→ **GIVEN INSTRUCTION**: From the data that follows, print exactly the lines starting at the one containing "The FreeCAD and" and ending at the one containing "- switch_shaft_start +"; include both of them and nothing more.

→ **SOURCE MATERIAL**:

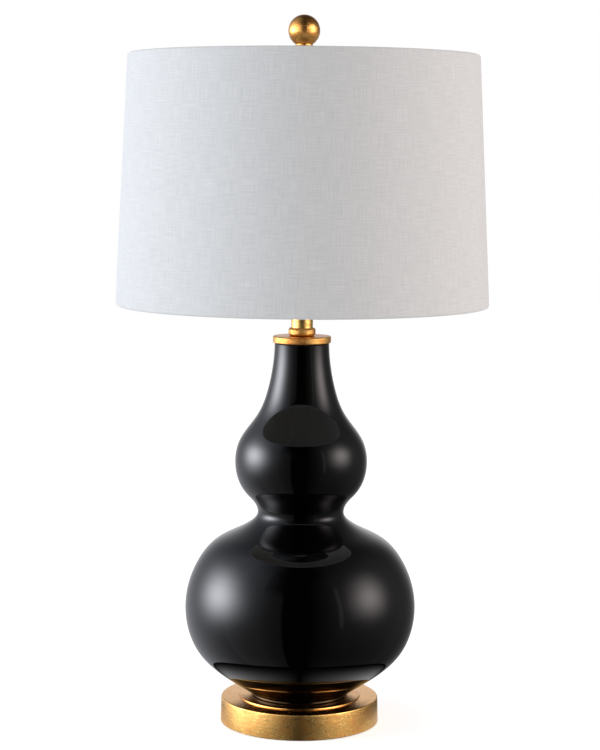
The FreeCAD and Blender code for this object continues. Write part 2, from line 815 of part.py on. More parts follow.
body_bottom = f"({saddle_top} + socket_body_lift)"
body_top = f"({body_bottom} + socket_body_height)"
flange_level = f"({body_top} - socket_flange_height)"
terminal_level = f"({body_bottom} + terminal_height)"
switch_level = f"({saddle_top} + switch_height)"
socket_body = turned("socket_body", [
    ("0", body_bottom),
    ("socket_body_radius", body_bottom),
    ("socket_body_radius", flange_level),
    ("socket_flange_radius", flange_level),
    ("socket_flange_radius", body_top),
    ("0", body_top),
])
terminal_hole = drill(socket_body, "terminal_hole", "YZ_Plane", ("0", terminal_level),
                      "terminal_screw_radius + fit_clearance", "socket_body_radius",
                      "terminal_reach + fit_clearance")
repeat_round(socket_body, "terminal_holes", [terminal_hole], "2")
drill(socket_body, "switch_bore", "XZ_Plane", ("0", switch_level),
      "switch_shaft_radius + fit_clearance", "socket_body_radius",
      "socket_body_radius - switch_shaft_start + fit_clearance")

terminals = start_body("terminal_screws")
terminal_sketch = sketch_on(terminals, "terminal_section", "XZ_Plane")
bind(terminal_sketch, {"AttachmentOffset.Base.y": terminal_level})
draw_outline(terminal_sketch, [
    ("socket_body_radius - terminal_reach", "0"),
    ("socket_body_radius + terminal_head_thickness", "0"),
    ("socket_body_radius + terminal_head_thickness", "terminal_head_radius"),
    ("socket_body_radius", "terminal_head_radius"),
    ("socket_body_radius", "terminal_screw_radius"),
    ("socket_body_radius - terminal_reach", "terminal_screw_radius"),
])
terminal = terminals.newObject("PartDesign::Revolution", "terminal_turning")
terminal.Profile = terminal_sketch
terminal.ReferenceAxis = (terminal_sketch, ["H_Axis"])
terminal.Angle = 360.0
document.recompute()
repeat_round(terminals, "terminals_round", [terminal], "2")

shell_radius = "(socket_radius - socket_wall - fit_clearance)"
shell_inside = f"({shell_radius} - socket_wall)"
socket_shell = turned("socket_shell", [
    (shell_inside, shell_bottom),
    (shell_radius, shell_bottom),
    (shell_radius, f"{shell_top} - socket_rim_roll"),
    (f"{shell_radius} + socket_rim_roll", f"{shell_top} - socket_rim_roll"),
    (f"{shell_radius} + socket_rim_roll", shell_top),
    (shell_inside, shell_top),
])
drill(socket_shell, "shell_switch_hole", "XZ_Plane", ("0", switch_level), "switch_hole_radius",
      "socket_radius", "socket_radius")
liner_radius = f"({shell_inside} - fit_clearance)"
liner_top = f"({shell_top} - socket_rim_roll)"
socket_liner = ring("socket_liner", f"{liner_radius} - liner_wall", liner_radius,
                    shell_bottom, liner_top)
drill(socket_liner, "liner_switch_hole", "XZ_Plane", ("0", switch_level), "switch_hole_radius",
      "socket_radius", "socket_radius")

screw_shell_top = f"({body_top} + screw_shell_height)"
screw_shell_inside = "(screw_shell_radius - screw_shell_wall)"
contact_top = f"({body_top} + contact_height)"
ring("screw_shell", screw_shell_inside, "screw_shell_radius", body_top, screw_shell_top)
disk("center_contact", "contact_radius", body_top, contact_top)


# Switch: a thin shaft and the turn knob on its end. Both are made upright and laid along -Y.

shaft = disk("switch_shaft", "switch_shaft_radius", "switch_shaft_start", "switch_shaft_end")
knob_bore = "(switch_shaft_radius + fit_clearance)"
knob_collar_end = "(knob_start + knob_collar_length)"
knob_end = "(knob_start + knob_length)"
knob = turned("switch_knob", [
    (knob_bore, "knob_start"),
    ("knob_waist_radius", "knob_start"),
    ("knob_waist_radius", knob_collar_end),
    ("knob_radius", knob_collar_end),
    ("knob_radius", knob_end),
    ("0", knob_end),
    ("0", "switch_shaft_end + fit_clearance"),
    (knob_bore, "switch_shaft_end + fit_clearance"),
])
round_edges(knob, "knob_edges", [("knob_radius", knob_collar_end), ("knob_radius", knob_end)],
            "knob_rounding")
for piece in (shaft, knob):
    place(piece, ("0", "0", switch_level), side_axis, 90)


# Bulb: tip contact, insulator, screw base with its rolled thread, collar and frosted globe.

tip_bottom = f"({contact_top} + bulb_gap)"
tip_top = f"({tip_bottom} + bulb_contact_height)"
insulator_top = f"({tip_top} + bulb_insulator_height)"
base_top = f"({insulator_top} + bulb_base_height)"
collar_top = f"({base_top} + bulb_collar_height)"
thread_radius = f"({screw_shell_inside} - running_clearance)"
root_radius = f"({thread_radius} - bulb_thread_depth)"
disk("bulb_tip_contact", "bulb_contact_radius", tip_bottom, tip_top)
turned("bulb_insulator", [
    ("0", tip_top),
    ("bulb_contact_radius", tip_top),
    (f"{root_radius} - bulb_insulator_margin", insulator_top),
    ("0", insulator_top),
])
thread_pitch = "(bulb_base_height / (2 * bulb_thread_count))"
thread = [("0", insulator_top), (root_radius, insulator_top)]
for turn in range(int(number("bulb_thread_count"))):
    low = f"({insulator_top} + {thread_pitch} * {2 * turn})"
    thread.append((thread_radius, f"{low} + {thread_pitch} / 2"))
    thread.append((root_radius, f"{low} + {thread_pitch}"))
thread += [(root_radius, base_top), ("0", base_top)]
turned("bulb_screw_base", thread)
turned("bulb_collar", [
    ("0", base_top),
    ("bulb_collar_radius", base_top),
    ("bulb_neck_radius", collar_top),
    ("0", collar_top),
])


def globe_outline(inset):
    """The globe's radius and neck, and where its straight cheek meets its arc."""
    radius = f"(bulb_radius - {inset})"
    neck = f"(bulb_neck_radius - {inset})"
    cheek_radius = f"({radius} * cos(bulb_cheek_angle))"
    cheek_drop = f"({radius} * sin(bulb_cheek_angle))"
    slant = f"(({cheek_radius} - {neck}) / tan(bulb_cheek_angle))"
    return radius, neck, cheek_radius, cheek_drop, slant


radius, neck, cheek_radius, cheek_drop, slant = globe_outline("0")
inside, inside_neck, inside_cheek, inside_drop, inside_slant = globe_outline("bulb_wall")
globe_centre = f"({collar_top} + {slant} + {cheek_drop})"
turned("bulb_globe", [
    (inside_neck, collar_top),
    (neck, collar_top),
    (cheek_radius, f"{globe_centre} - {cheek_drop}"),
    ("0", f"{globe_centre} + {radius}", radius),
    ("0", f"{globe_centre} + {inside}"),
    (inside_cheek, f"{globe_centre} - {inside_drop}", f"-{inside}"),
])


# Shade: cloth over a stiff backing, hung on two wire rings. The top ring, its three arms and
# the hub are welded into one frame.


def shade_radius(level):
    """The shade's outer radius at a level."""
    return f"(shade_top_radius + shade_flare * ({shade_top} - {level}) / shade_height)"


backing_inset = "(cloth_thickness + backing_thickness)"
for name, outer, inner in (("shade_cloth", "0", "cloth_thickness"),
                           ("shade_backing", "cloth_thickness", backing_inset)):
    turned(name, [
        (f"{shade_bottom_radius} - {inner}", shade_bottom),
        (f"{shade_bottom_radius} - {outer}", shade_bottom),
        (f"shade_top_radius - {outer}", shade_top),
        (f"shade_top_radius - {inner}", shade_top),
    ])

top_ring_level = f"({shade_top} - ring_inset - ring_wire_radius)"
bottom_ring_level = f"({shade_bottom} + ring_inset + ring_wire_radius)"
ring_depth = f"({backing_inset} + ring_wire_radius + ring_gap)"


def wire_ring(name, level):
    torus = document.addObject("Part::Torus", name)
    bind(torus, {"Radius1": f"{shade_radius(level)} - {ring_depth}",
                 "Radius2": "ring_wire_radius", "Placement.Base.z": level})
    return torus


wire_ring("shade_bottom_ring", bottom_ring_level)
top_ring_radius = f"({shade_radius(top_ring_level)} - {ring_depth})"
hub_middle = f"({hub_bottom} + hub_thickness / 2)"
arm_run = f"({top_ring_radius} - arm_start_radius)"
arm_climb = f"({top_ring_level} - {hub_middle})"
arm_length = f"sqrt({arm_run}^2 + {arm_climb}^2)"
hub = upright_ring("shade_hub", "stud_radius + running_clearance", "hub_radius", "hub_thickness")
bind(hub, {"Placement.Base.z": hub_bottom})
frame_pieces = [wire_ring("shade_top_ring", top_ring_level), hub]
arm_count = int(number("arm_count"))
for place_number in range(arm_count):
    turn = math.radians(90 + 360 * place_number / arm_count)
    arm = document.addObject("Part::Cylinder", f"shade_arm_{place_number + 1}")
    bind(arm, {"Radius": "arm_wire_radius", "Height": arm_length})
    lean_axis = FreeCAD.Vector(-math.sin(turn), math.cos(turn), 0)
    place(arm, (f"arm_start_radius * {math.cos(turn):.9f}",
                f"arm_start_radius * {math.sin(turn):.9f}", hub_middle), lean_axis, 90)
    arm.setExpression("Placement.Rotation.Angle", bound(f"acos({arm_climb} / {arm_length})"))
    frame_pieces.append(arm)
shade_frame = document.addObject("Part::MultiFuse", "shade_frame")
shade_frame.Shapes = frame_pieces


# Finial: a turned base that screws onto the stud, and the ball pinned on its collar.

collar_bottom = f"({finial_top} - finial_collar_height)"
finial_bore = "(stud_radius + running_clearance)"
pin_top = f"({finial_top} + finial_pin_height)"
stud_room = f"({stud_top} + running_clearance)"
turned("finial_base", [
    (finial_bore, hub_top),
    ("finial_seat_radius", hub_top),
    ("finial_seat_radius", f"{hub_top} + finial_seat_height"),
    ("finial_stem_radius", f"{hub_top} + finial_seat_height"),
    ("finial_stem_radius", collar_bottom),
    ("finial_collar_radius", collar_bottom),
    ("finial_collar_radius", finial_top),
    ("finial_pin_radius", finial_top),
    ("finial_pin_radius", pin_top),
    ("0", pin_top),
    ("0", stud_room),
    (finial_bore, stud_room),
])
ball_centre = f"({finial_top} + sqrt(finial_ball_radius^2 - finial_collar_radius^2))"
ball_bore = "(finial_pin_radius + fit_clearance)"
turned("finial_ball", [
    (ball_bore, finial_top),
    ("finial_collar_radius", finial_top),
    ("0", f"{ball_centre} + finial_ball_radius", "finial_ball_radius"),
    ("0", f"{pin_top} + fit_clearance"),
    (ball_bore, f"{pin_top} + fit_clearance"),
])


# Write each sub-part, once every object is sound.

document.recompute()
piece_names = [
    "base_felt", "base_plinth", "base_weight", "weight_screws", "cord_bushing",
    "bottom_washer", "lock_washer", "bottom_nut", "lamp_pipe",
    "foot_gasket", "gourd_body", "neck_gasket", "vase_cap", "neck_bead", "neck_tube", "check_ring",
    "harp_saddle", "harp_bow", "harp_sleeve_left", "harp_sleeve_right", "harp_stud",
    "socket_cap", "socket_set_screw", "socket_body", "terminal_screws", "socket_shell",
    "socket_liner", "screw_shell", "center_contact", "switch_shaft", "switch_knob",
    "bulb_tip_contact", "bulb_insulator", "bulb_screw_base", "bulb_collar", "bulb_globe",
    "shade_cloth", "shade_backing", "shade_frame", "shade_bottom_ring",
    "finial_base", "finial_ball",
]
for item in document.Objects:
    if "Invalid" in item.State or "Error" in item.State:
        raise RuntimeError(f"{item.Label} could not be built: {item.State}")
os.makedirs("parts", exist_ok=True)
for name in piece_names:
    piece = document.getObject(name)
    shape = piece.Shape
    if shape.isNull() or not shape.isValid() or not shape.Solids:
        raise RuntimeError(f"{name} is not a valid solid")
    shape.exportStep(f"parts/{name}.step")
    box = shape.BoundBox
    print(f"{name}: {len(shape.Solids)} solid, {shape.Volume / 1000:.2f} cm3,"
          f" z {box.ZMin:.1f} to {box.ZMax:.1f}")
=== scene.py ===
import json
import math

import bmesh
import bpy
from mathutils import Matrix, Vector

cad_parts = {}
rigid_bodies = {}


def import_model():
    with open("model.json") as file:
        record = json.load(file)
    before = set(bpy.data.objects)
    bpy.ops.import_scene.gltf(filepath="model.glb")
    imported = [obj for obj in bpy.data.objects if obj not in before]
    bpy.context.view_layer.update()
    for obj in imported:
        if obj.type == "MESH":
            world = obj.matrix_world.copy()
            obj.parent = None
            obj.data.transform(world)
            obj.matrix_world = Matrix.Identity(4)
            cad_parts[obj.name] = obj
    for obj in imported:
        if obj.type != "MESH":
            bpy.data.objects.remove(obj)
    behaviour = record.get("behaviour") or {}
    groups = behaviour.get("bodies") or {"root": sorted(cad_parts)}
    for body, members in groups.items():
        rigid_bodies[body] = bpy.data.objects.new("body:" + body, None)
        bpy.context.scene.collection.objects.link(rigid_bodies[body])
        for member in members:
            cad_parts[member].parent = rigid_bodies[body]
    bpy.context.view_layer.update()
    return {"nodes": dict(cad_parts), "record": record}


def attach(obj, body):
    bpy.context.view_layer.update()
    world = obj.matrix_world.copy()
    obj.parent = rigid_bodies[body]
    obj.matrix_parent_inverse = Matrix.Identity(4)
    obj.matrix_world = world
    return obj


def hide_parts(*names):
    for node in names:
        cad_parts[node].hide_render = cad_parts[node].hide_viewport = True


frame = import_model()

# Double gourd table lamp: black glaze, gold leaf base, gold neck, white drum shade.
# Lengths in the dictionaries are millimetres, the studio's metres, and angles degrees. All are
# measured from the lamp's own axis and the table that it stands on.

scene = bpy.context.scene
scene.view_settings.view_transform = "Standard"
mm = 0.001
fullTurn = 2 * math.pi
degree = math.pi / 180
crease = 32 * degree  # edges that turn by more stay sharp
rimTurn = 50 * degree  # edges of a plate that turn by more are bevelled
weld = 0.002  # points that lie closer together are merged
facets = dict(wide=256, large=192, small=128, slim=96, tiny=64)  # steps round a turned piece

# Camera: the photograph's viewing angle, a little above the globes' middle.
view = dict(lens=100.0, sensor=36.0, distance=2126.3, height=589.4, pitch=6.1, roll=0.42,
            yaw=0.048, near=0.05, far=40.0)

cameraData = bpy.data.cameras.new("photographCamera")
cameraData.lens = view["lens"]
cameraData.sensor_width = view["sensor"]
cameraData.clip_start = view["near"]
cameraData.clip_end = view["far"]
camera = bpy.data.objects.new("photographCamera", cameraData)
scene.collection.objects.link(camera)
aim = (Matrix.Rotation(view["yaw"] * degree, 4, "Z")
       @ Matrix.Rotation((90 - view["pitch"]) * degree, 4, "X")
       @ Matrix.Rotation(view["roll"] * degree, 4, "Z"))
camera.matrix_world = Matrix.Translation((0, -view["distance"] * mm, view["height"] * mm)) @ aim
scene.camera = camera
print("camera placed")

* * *

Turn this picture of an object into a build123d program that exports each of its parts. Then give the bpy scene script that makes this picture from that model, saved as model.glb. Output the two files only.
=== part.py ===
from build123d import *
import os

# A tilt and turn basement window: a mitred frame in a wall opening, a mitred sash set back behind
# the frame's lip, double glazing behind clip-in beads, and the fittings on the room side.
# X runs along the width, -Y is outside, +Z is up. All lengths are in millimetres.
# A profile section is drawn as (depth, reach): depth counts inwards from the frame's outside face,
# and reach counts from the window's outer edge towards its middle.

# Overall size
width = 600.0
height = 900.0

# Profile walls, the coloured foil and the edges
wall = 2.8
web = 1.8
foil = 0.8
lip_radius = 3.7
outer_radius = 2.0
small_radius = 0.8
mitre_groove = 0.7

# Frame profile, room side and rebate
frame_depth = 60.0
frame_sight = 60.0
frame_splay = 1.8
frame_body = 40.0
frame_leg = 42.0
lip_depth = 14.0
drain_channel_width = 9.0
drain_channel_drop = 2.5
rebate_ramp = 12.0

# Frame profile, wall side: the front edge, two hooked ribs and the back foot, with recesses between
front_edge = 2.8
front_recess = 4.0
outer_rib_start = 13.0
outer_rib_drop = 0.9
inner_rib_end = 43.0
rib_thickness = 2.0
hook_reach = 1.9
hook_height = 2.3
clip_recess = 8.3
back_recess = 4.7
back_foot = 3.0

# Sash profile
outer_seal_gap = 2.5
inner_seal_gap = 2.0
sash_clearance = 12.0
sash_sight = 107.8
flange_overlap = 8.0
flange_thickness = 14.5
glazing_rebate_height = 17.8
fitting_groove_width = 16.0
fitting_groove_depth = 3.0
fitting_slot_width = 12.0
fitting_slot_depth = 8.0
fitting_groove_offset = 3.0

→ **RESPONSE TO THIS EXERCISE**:
The FreeCAD and Blender code for this object continues. Write part 2, from line 815 of part.py on. More parts follow.
body_bottom = f"({saddle_top} + socket_body_lift)"
body_top = f"({body_bottom} + socket_body_height)"
flange_level = f"({body_top} - socket_flange_height)"
terminal_level = f"({body_bottom} + terminal_height)"
switch_level = f"({saddle_top} + switch_height)"
socket_body = turned("socket_body", [
    ("0", body_bottom),
    ("socket_body_radius", body_bottom),
    ("socket_body_radius", flange_level),
    ("socket_flange_radius", flange_level),
    ("socket_flange_radius", body_top),
    ("0", body_top),
])
terminal_hole = drill(socket_body, "terminal_hole", "YZ_Plane", ("0", terminal_level),
                      "terminal_screw_radius + fit_clearance", "socket_body_radius",
                      "terminal_reach + fit_clearance")
repeat_round(socket_body, "terminal_holes", [terminal_hole], "2")
drill(socket_body, "switch_bore", "XZ_Plane", ("0", switch_level),
      "switch_shaft_radius + fit_clearance", "socket_body_radius",
      "socket_body_radius - switch_shaft_start + fit_clearance")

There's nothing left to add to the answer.